En majorité, nous ignorerions que la torture nous concerne. Or, en 2014, Amnesty International a signalé des cas de torture dans 141 pays (sur 196 actuellement existants, soit plus de 70 %). Parmi ces derniers, se trouvent non seulement l’Erythrée et l’Iran, mais aussi le Royaume Uni et l’Espagne, le Mexique et les Etats-Unis.
En France, la pratique répandue de la torture pendant la Guerre d’Algérie en 1957 n’a été officiellement reconnue qu’en 2000.
L’Être et la torture choisit pour objet de pensée et de pratique ce monde sombre, fui, ignoré par beaucoup.
Observés au cours de sa longue pratique de psychologue, Muriel Montagut décrit les effets de l’emprise de la torture dans une trentaine de comptes rendus de suivi en consultations, durant plusieurs années parfois. Elle montre de manière dense et précise que le dégagement de ces effets reste le plus souvent incomplet.
Contrairement à une conception courante, l’ouvrage présenté conçoit la torture, comme irréductible à l’intrapsychique. Certes, il reste au sujet une part décisive dans la manière dont il répond à la torture. Mais celle-ci n’est pas une pathologie qui lui serait attribuable exclusivement, ni même principalement, mais à une structure socio-politique — selon la définition de l’auteure, en sociologue qu’elle est aussi, à un système torturant.
La complémentarité des déterminants extérieurs et intérieurs est un modèle qui, enfin ! Tend à intégrer la complexité théorisée par Bateson, Devereux, Morin…, et jusque-là trop rarement mise en œuvre dans une dialectique théorie-pratique.

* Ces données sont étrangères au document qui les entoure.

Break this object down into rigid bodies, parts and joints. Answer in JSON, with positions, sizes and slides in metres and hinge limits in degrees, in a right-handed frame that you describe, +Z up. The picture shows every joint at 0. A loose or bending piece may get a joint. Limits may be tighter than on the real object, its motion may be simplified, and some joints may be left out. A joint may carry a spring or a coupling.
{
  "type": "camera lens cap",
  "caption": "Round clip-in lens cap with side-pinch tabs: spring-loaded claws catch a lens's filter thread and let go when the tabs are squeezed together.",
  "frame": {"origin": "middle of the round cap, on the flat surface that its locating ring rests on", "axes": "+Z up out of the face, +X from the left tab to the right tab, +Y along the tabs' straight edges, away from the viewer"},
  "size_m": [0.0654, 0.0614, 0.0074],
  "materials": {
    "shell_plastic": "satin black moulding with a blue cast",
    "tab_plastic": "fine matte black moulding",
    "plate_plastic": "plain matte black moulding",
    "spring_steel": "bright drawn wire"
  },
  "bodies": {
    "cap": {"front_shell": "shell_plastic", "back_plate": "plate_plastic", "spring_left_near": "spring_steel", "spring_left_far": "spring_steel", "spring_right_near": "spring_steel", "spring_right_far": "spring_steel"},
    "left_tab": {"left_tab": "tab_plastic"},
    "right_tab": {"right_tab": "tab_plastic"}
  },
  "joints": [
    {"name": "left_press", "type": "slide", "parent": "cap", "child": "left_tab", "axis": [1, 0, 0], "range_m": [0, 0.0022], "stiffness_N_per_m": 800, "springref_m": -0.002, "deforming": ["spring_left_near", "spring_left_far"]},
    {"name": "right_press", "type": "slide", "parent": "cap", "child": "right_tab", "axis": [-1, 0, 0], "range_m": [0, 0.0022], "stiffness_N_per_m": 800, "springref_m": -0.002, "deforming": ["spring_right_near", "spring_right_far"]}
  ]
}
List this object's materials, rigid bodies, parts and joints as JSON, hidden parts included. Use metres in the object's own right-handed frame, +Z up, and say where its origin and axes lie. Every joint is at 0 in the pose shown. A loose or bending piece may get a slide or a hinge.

Plus qu’une recherche d’informations ou même d’aveux, la torture constitue avant tout une recherche d’emprise qui, directement et par analogie, appelle d’autres travaux.
Espérons que les sciences humaines en général, et en particulier les chercheurs et les praticiens de psychologie clinique, sociale et politique assureront l’avenir du livre prometteur de Muriel Montagut.